OBJECTIVE: Quote the listing below word for word, stopping after the line that contains "its bore's axis.".

** START DATASET CONTENT **

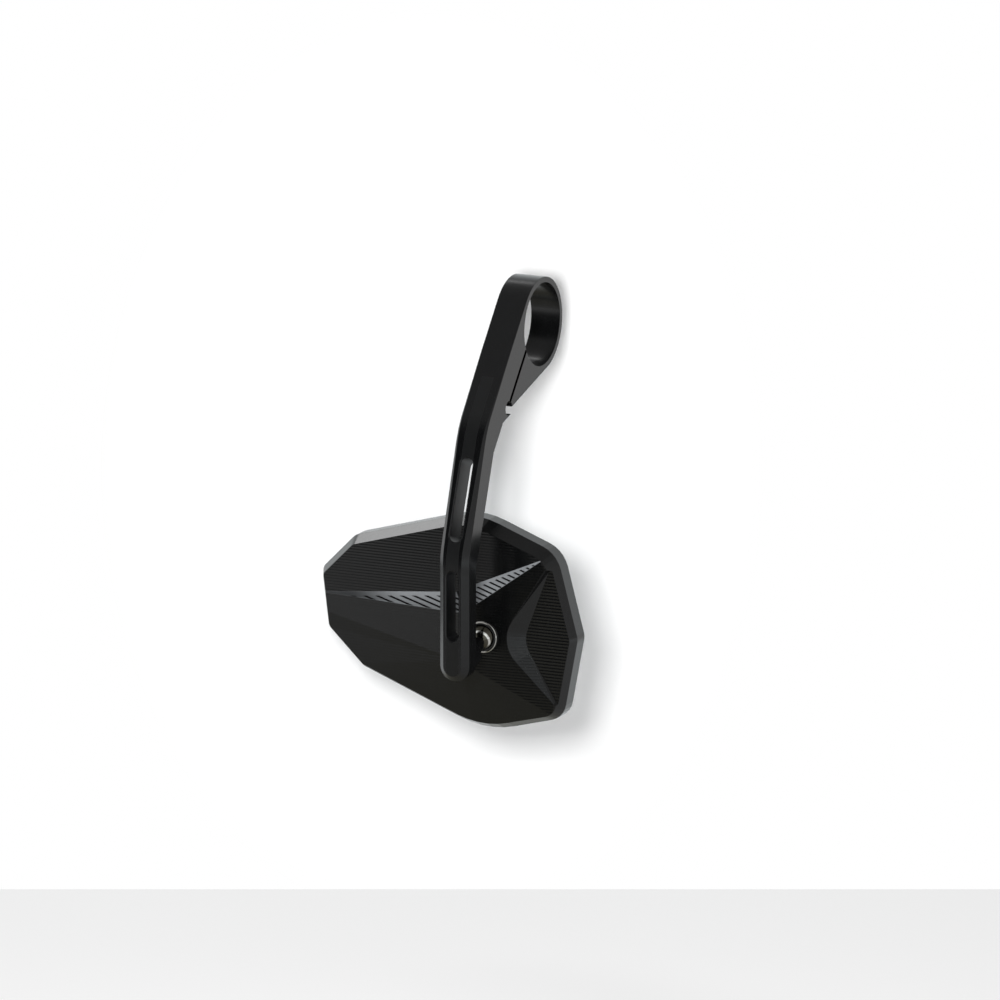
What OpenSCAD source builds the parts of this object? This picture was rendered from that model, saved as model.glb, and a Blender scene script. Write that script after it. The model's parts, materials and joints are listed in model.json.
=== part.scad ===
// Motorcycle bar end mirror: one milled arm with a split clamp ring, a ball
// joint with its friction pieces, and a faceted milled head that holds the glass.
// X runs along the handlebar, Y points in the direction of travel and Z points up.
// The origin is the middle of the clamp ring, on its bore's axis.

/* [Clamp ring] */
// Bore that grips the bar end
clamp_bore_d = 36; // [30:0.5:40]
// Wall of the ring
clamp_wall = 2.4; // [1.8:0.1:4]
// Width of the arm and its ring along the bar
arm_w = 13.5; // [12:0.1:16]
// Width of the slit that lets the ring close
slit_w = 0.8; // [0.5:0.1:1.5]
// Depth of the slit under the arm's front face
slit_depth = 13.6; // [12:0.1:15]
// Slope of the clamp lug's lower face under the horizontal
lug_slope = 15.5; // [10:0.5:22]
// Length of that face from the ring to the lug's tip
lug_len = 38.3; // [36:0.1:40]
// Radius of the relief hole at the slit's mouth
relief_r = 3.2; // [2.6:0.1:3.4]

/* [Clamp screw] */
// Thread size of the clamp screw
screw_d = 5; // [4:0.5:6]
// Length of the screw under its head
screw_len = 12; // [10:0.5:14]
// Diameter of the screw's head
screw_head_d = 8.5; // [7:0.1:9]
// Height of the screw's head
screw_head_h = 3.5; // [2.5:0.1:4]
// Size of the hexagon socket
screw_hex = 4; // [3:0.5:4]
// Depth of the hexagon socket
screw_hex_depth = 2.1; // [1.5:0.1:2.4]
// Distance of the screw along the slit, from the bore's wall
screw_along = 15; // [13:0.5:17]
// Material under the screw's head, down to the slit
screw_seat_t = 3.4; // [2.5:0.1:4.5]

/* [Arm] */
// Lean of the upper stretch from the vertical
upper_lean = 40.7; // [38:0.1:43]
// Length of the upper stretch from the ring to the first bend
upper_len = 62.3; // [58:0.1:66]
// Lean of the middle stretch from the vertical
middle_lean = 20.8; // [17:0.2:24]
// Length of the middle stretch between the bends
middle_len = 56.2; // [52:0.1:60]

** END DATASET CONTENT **

EXERCISE SOLUTION:
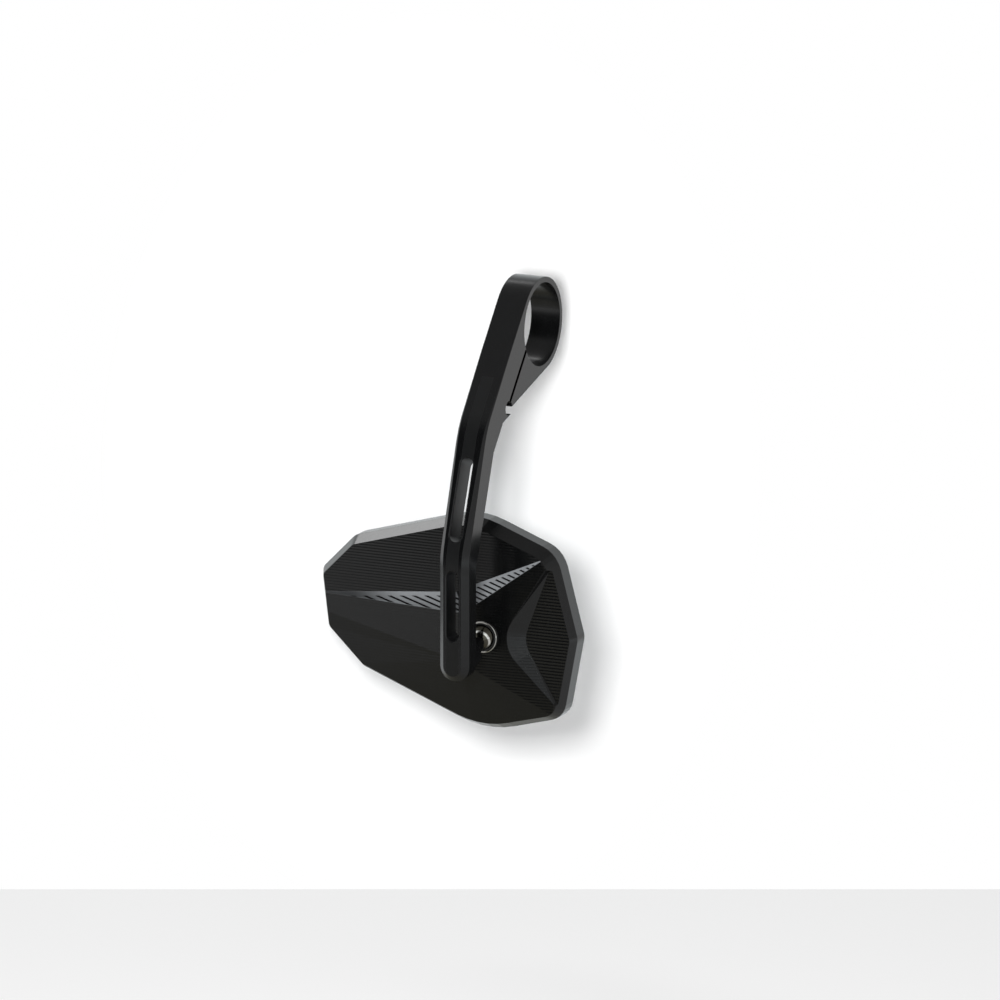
What OpenSCAD source builds the parts of this object? This picture was rendered from that model, saved as model.glb, and a Blender scene script. Write that script after it. The model's parts, materials and joints are listed in model.json.
=== part.scad ===
// Motorcycle bar end mirror: one milled arm with a split clamp ring, a ball
// joint with its friction pieces, and a faceted milled head that holds the glass.
// X runs along the handlebar, Y points in the direction of travel and Z points up.
// The origin is the middle of the clamp ring, on its bore's axis.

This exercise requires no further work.